Gather up the lines that contain "handed".

▶ [Saved data entries]:
(begin)
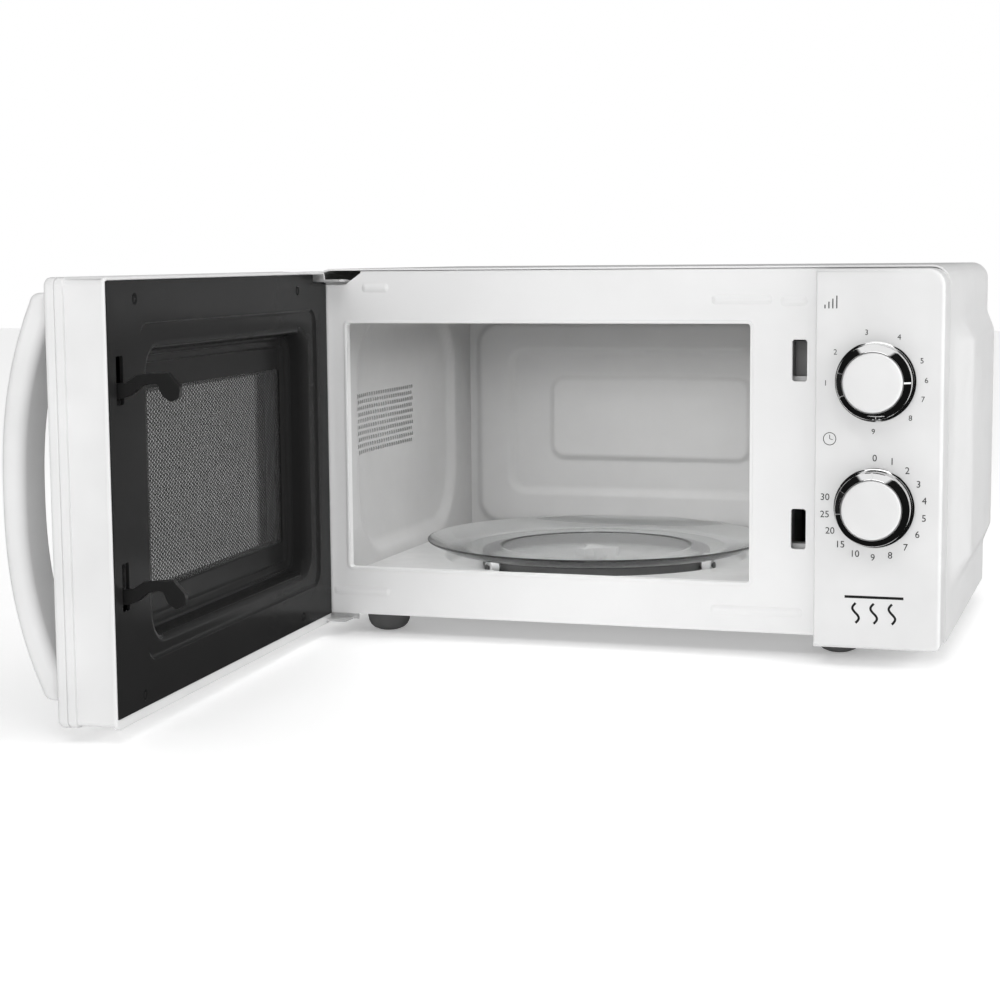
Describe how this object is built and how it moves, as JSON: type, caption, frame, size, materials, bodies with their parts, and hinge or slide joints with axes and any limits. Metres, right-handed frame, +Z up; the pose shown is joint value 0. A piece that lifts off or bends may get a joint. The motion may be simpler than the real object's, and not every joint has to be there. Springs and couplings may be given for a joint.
{
  "type": "microwave oven",
  "caption": "White countertop microwave oven with a side-hinged window door standing open, grey cavity with a glass turntable, and a control panel with rotary knobs.",
  "frame": {"origin": "middle of the oven's outline with the door open, on the surface under the feet", "axes": "+X to the right and +Y to the back as seen from the front, +Z up"},
  "size_m": [0.4898, 0.6508, 0.259],
  "materials": {
    "white_paint": "smooth gloss white paint",
    "white_plastic": "gloss moulded white",
    "cavity_enamel": "satin light grey enamel",
    "black_enamel": "semi-gloss black enamel",
    "black_plastic": "moulded black",
    "dark_plastic": "dark grey moulded",
    "galvanised_steel": "zinc plated",
    "spring_steel": "bright",
    "lamination_steel": "varnished laminations",
    "copper_wire": "enamelled copper wire",
    "chrome": "polished",
    "turntable_glass": "clear pressed glass",
    "clear_film": "clear film",
    "tinted_window": "smoked window",
    "mica": "mica sheet",
    "ceramic_white": "white heat-proof moulding"
  },
  "bodies": {
    "cabinet": {"outer_wrap": "white_paint", "front_frame": "white_paint", "cavity_liner": "cavity_enamel", "cavity_floor": "cavity_enamel", "cavity_back": "cavity_enamel", "base_plate": "galvanised_steel", "rear_panel": "galvanised_steel", "foot_front_left": "dark_plastic", "foot_front_right": "dark_plastic", "foot_rear_left": "dark_plastic", "foot_rear_right": "dark_plastic", "hinge_bracket_upper": "galvanised_steel", "hinge_bracket_lower": "galvanised_steel", "cord_bush": "black_plastic", "control_panel": "white_plastic", "power_selector": "dark_plastic", "timer_body": "dark_plastic", "timer_bell": "spring_steel", "interlock_bracket": "white_plastic", "door_switch_upper": "dark_plastic", "door_switch_middle": "dark_plastic", "door_switch_lower": "dark_plastic", "waveguide": "galvanised_steel", "waveguide_cover": "mica", "magnetron": "galvanised_steel", "transformer_core": "lamination_steel", "transformer_winding": "copper_wire", "capacitor": "spring_steel", "high_voltage_diode": "black_plastic", "fan_shroud": "dark_plastic", "fan_motor": "galvanised_steel", "air_duct": "white_plastic", "oven_lamp": "ceramic_white", "thermal_cutout": "black_plastic", "noise_filter_board": "dark_plastic", "turntable_motor": "galvanised_steel", "grill_element": "spring_steel", "element_clip_left": "mica", "element_clip_right": "mica"},
    "door": {"door_outer_shell": "white_plastic", "door_inner_frame": "black_enamel", "door_window": "tinted_window", "mesh_screen": "black_enamel", "window_film": "clear_film", "door_handle": "white_plastic", "latch_spring": "spring_steel"},
    "latch": {"latch_lever": "black_plastic"},
    "power_knob": {"power_knob": "white_plastic", "power_knob_ring": "chrome", "power_selector_shaft": "spring_steel"},
    "timer_knob": {"timer_knob": "white_plastic", "timer_knob_ring": "chrome", "timer_shaft": "spring_steel"},
    "turntable": {"turntable_glass": "turntable_glass", "drive_coupler": "ceramic_white"},
    "roller_ring": {"roller_ring": "dark_plastic"},
    "roller_wheel_1": {"roller_wheel_1": "ceramic_white"},
    "roller_wheel_2": {"roller_wheel_2": "ceramic_white"},
    "roller_wheel_3": {"roller_wheel_3": "ceramic_white"},
    "fan": {"fan_blade": "ceramic_white"}
  },
  "joints": [
    {"name": "door_hinge", "type": "hinge", "parent": "cabinet", "child": "door", "pos_m": [-0.19706, 0.02787, 0.13], "axis": [0, 0, 1], "range_deg": [-18, 86.8]},
    {"name": "latch_lift", "type": "slide", "parent": "door", "child": "latch", "axis": [0, 0, 1], "range_m": [0, 0.005], "stiffness_N_per_m": 300, "springref_m": -0.003, "deforming": ["latch_spring"]},
    {"name": "power_knob_turn", "type": "hinge", "parent": "cabinet", "child": "power_knob", "pos_m": [0.19514, -0.00963, 0.1857], "axis": [0, 1, 0], "range_deg": [-180, 94]},
    {"name": "timer_knob_turn", "type": "hinge", "parent": "cabinet", "child": "timer_knob", "pos_m": [0.19514, -0.00963, 0.105], "axis": [0, 1, 0], "range_deg": [0, 282]},
    {"name": "turntable_turn", "type": "hinge", "parent": "cabinet", "child": "turntable", "pos_m": [-0.03707, 0.17937, 0.045], "axis": [0, 0, 1], "continuous": true},
    {"name": "roller_ring_turn", "type": "hinge", "parent": "cabinet", "child": "roller_ring", "pos_m": [-0.03707, 0.17937, 0.04], "axis": [0, 0, 1], "continuous": true},
    {"name": "roller_wheel_1_spin", "type": "hinge", "parent": "roller_ring", "child": "roller_wheel_1", "pos_m": [-0.09742, 0.10994, 0.0397], "axis": [-0.6561, -0.7547, 0], "continuous": true},
    {"name": "roller_wheel_2_spin", "type": "hinge", "parent": "roller_ring", "child": "roller_wheel_2", "pos_m": [0.05325, 0.16182, 0.0397], "axis": [0.9816, -0.1908, 0], "continuous": true},
    {"name": "roller_wheel_3_spin", "type": "hinge", "parent": "roller_ring", "child": "roller_wheel_3", "pos_m": [-0.06702, 0.26636, 0.0397], "axis": [-0.3256, 0.9455, 0], "continuous": true},
    {"name": "fan_spin", "type": "hinge", "parent": "cabinet", "child": "fan", "pos_m": [0.17294, 0.30537, 0.165], "axis": [0, 1, 0], "continuous": true}
  ],
  "couplings": [
    {"joint": "roller_ring_turn", "follows": "turntable_turn", "ratio": 0.5},
    {"joint": "roller_wheel_1_spin", "follows": "turntable_turn", "ratio": -8.3636},
    {"joint": "roller_wheel_2_spin", "follows": "turntable_turn", "ratio": -8.3636},
    {"joint": "roller_wheel_3_spin", "follows": "turntable_turn", "ratio": -8.3636}
  ]
}
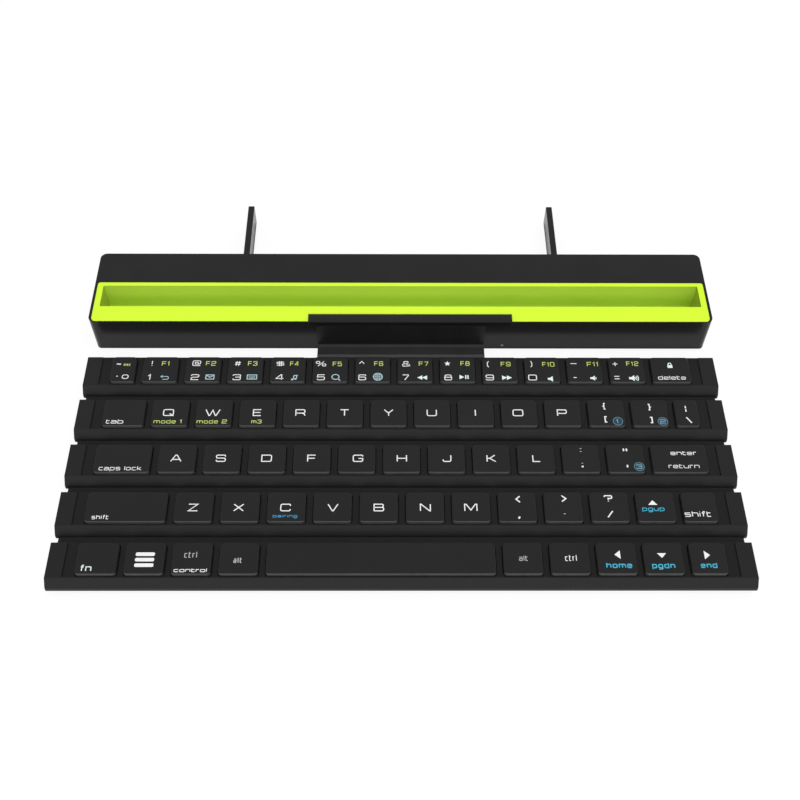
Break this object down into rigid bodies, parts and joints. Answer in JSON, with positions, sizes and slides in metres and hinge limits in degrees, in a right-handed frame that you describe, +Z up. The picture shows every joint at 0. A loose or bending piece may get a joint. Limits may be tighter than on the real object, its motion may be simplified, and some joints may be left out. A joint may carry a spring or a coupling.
{
  "type": "roll-up keyboard",
  "caption": "Black roll-up keyboard: hinged rows of keys joined by a flexible band to a stand bar with a lime device slot and swing-out rear legs.",
  "frame": {"origin": "on the table, under the middle of the opened keyboard's bounding box", "axes": "+X to the right along the rows and the longest extent, +Y from the front row to the stand bar and its legs, +Z up"},
  "size_m": [0.268, 0.1964, 0.0198],
  "materials": {
    "bar_black": "fine satin texture",
    "base_black": "satin",
    "tray_lime": "smooth, lime green",
    "clamp_black": "satin black",
    "band_black": "matt",
    "battery_foil": "foil pouch",
    "circuit_board": "solder mask",
    "socket_steel": "nickel plated",
    "led_teal": "clear lens, lit teal",
    "foot_rubber": "matt",
    "screw_steel": "zinc plated",
    "pin_steel": "ground",
    "leg_black": "semi gloss",
    "row_base_black": "satin",
    "row_black": "fine satin texture",
    "dome_silicone": "translucent white silicone",
    "strip_rubber": "matt",
    "key_black": "satin, printed legends"
  },
  "bodies": {
    "stand_bar": {"bar_housing": "bar_black", "bar_base_cover": "base_black", "device_tray": "tray_lime", "clamp_plate": "clamp_black", "link_band": "band_black", "battery": "battery_foil", "main_board": "circuit_board", "usb_socket": "socket_steel", "status_led": "led_teal", "bar_feet": "foot_rubber", "bar_screws": "screw_steel", "leg_pins": "pin_steel"},
    "left_leg": {"left_leg": "leg_black"},
    "right_leg": {"right_leg": "leg_black"},
    "row_1": {"row_1_base": "row_base_black", "row_1_frame": "row_black", "row_1_dome_sheet": "dome_silicone", "hinge_strip_1": "strip_rubber"},
    "row_2": {"row_2_base": "row_base_black", "row_2_frame": "row_black", "row_2_dome_sheet": "dome_silicone", "hinge_strip_2": "strip_rubber"},
    "row_3": {"row_3_base": "row_base_black", "row_3_frame": "row_black", "row_3_dome_sheet": "dome_silicone", "hinge_strip_3": "strip_rubber"},
    "row_4": {"row_4_base": "row_base_black", "row_4_frame": "row_black", "row_4_dome_sheet": "dome_silicone", "hinge_strip_4": "strip_rubber"},
    "row_5": {"row_5_base": "row_base_black", "row_5_frame": "row_black", "row_5_dome_sheet": "dome_silicone", "row_5_feet": "foot_rubber"},
    "esc_key": {"esc_key": "key_black"},
    "digit_keys": {"digit_keys": "key_black"},
    "delete_key": {"delete_key": "key_black"},
    "tab_key": {"tab_key": "key_black"},
    "upper_letter_keys": {"upper_letter_keys": "key_black"},
    "backslash_key": {"backslash_key": "key_black"},
    "caps_lock_key": {"caps_lock_key": "key_black"},
    "home_letter_keys": {"home_letter_keys": "key_black"},
    "enter_key": {"enter_key": "key_black"},
    "left_shift_key": {"left_shift_key": "key_black"},
    "lower_letter_keys": {"lower_letter_keys": "key_black"},
    "up_key": {"up_key": "key_black"},
    "right_shift_key": {"right_shift_key": "key_black"},
    "fn_key": {"fn_key": "key_black"},
    "menu_key": {"menu_key": "key_black"},
    "left_ctrl_key": {"left_ctrl_key": "key_black"},
    "left_alt_key": {"left_alt_key": "key_black"},
    "space_bar": {"space_bar": "key_black"},
    "right_alt_key": {"right_alt_key": "key_black"},
    "right_ctrl_key": {"right_ctrl_key": "key_black"},
    "left_key": {"left_key": "key_black"},
    "down_key": {"down_key": "key_black"},
    "right_key": {"right_key": "key_black"}
  },
  "joints": [
    {"name": "band_fold", "type": "hinge", "parent": "stand_bar", "child": "row_1", "pos_m": [0, 0.01226, 0.004], "axis": [-1, 0, 0], "range_deg": [0, 90], "deforming": ["link_band"]},
    {"name": "row_1_2_fold", "type": "hinge", "parent": "row_1", "child": "row_2", "pos_m": [0, -0.00996, 0.005], "axis": [-1, 0, 0], "range_deg": [0, 45], "deforming": ["hinge_strip_1"]},
    {"name": "row_2_3_fold", "type": "hinge", "parent": "row_2", "child": "row_3", "pos_m": [0, -0.03229, 0.005], "axis": [-1, 0, 0], "range_deg": [0, 45], "deforming": ["hinge_strip_2"]},
    {"name": "row_3_4_fold", "type": "hinge", "parent": "row_3", "child": "row_4", "pos_m": [0, -0.05461, 0.005], "axis": [-1, 0, 0], "range_deg": [0, 45], "deforming": ["hinge_strip_3"]},
    {"name": "row_4_5_fold", "type": "hinge", "parent": "row_4", "child": "row_5", "pos_m": [0, -0.07694, 0.005], "axis": [-1, 0, 0], "range_deg": [0, 45], "deforming": ["hinge_strip_4"]},
    {"name": "left_leg_swing", "type": "hinge", "parent": "stand_bar", "child": "left_leg", "pos_m": [-0.0705, 0.05846, 0.006], "axis": [0, 0, 1], "range_deg": [0, 90]},
    {"name": "right_leg_swing", "type": "hinge", "parent": "stand_bar", "child": "right_leg", "pos_m": [0.0705, 0.05846, 0.006], "axis": [0, 0, -1], "range_deg": [0, 90]},
    {"name": "esc_key_press", "type": "slide", "parent": "row_1", "child": "esc_key", "axis": [0, 0, -1], "range_m": [0, 0.0012], "stiffness_N_per_m": 400},
    {"name": "digit_keys_press", "type": "slide", "parent": "row_1", "child": "digit_keys", "axis": [0, 0, -1], "range_m": [0, 0.0012], "stiffness_N_per_m": 400},
    {"name": "delete_key_press", "type": "slide", "parent": "row_1", "child": "delete_key", "axis": [0, 0, -1], "range_m": [0, 0.0012], "stiffness_N_per_m": 400},
    {"name": "tab_key_press", "type": "slide", "parent": "row_2", "child": "tab_key", "axis": [0, 0, -1], "range_m": [0, 0.0012], "stiffness_N_per_m": 400},
    {"name": "upper_letter_keys_press", "type": "slide", "parent": "row_2", "child": "upper_letter_keys", "axis": [0, 0, -1], "range_m": [0, 0.0012], "stiffness_N_per_m": 400},
    {"name": "backslash_key_press", "type": "slide", "parent": "row_2", "child": "backslash_key", "axis": [0, 0, -1], "range_m": [0, 0.0012], "stiffness_N_per_m": 400},
    {"name": "caps_lock_key_press", "type": "slide", "parent": "row_3", "child": "caps_lock_key", "axis": [0, 0, -1], "range_m": [0, 0.0012], "stiffness_N_per_m": 400},
    {"name": "home_letter_keys_press", "type": "slide", "parent": "row_3", "child": "home_letter_keys", "axis": [0, 0, -1], "range_m": [0, 0.0012], "stiffness_N_per_m": 400},
    {"name": "enter_key_press", "type": "slide", "parent": "row_3", "child": "enter_key", "axis": [0, 0, -1], "range_m": [0, 0.0012], "stiffness_N_per_m": 400},
    {"name": "left_shift_key_press", "type": "slide", "parent": "row_4", "child": "left_shift_key", "axis": [0, 0, -1], "range_m": [0, 0.0012], "stiffness_N_per_m": 400},
    {"name": "lower_letter_keys_press", "type": "slide", "parent": "row_4", "child": "lower_letter_keys", "axis": [0, 0, -1], "range_m": [0, 0.0012], "stiffness_N_per_m": 400},
    {"name": "up_key_press", "type": "slide", "parent": "row_4", "child": "up_key", "axis": [0, 0, -1], "range_m": [0, 0.0012], "stiffness_N_per_m": 400},
    {"name": "right_shift_key_press", "type": "slide", "parent": "row_4", "child": "right_shift_key", "axis": [0, 0, -1], "range_m": [0, 0.0012], "stiffness_N_per_m": 400},
    {"name": "fn_key_press", "type": "slide", "parent": "row_5", "child": "fn_key", "axis": [0, 0, -1], "range_m": [0, 0.0012], "stiffness_N_per_m": 400},
    {"name": "menu_key_press", "type": "slide", "parent": "row_5", "child": "menu_key", "axis": [0, 0, -1], "range_m": [0, 0.0012], "stiffness_N_per_m": 400},
    {"name": "left_ctrl_key_press", "type": "slide", "parent": "row_5", "child": "left_ctrl_key", "axis": [0, 0, -1], "range_m": [0, 0.0012], "stiffness_N_per_m": 400},
    {"name": "left_alt_key_press", "type": "slide", "parent": "row_5", "child": "left_alt_key", "axis": [0, 0, -1], "range_m": [0, 0.0012], "stiffness_N_per_m": 400},
    {"name": "space_bar_press", "type": "slide", "parent": "row_5", "child": "space_bar", "axis": [0, 0, -1], "range_m": [0, 0.0012], "stiffness_N_per_m": 400},
    {"name": "right_alt_key_press", "type": "slide", "parent": "row_5", "child": "right_alt_key", "axis": [0, 0, -1], "range_m": [0, 0.0012], "stiffness_N_per_m": 400},
    {"name": "right_ctrl_key_press", "type": "slide", "parent": "row_5", "child": "right_ctrl_key", "axis": [0, 0, -1], "range_m": [0, 0.0012], "stiffness_N_per_m": 400},
    {"name": "left_key_press", "type": "slide", "parent": "row_5", "child": "left_key", "axis": [0, 0, -1], "range_m": [0, 0.0012], "stiffness_N_per_m": 400},
    {"name": "down_key_press", "type": "slide", "parent": "row_5", "child": "down_key", "axis": [0, 0, -1], "range_m": [0, 0.0012], "stiffness_N_per_m": 400},
    {"name": "right_key_press", "type": "slide", "parent": "row_5", "child": "right_key", "axis": [0, 0, -1], "range_m": [0, 0.0012], "stiffness_N_per_m": 400}
  ]
}
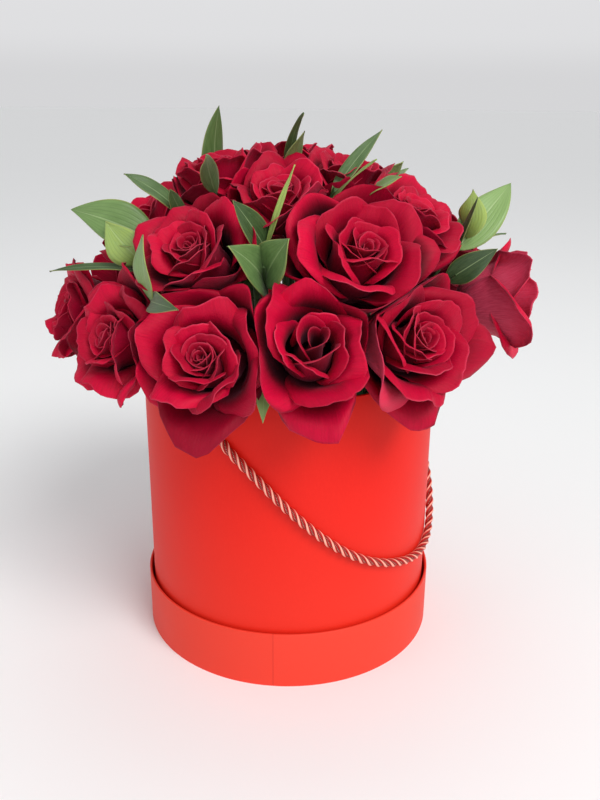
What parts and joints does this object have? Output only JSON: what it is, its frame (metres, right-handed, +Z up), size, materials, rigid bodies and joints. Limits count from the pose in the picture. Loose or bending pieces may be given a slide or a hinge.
(end)
▶ [Output below]:
Describe how this object is built and how it moves, as JSON: type, caption, frame, size, materials, bodies with their parts, and hinge or slide joints with axes and any limits. Metres, right-handed frame, +Z up; the pose shown is joint value 0. A piece that lifts off or bends may get a joint. The motion may be simpler than the real object's, and not every joint has to be there. Springs and couplings may be given for a joint.
Break this object down into rigid bodies, parts and joints. Answer in JSON, with positions, sizes and slides in metres and hinge limits in degrees, in a right-handed frame that you describe, +Z up. The picture shows every joint at 0. A loose or bending piece may get a joint. Limits may be tighter than on the real object, its motion may be simplified, and some joints may be left out. A joint may carry a spring or a coupling.
What parts and joints does this object have? Output only JSON: what it is, its frame (metres, right-handed, +Z up), size, materials, rigid bodies and joints. Limits count from the pose in the picture. Loose or bending pieces may be given a slide or a hinge.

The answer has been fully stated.